I found this very interesting. It gave me insights on the things I am doing every day in my classroom, as well as the things I need to focus on to improve student learning. Oftentimes as educators, we do get overwhelmed with the tests and daily demands of education. However, something as simple as time can make all the difference. One might argue that there is not enough time in the day to get everything accomplished. However, we need to find and make the time. My school is currently part of a grant where students are given healthy snacks weekly, as well as built in daily exercise. I also find the time each day to incorporate listening and reading centers as a way for the students to get a little R and R while meeting the daily objectives. I have the students reflect at the end of each day through writing. This quiet time of reflection produces some very meaningful and inspirational work. This helped me to realize, however, that I want to try to build more opportunities into my day for the students to be able to express themselves. Center time would be ideal for this (drama: performing plays on the current stories, music: writing and performing songs using the vocabulary and spelling words for the week, etc.)It is my goal to continue focusing on and enhancing these things within my classroom. Incorporating time for students to find rest and meditation, as well as opportunities for them to express their inner selves is essential! I'm glad I entered this blog. Great insights on improving student learning!

William Miller's picture

I love to give my students rest and relaxation as much as possible.

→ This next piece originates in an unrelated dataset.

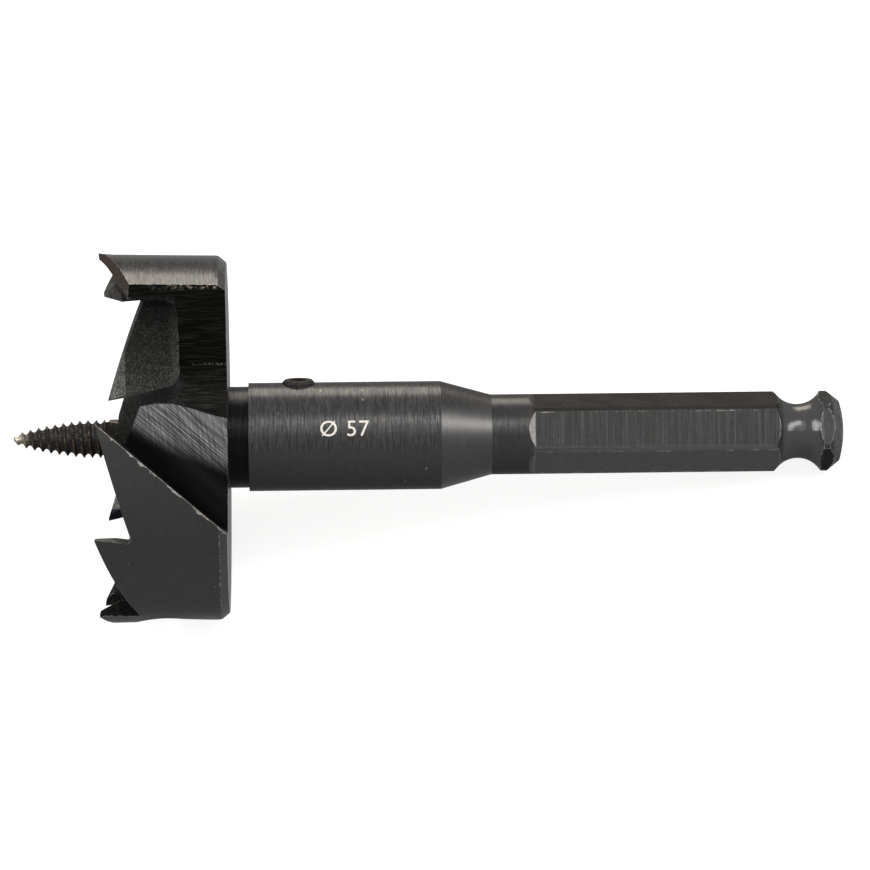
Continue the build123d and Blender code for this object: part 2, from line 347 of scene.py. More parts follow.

There are so many things going on each and every day and they can become "bogged" down and stressed. I have found that giving students that few minutes even, to read silently, do a "free" write in their journal, or a read aloud can relax their mind and refresh them. My building principal is supportive of giving students the opportunity to engage in these restful activities and I have seen the benefit of providing them to my students. As Tim Brennan talks about, doing these things may cut back on the amount of disciplinary problems you see in your classroom. The less time you have to spend on disciplinary problems, the more you can spend on instruction, and the more successful your students will be.

morgfenst's picture

I feel that the concepts that Tim Brennan spoke of can help all teachers in their classrooms. I have found that when students have an imbalance somewhere in their life, it affects their performance. The idea that when a student is hungry it affects other areas in their life seems so simple, but at the same time, it is something a teacher could miss. Many educators are so focused on following lesson plans they might not realize the cause of the student's problems. I think that after reading this post I am going to try to take time each day for students to unwind through artwork or simply doing deep breaths. While it is important for students to have a balance in their life, it is equally important for teachers as well. When one comes into the classroom relaxed and ready for the day, it reflects on the way one approaches the students. Tim Brennan has shown me that when one has a balanced life, one is better equipped to not only teach students, but to reach out to them and help them find balance in their own lives.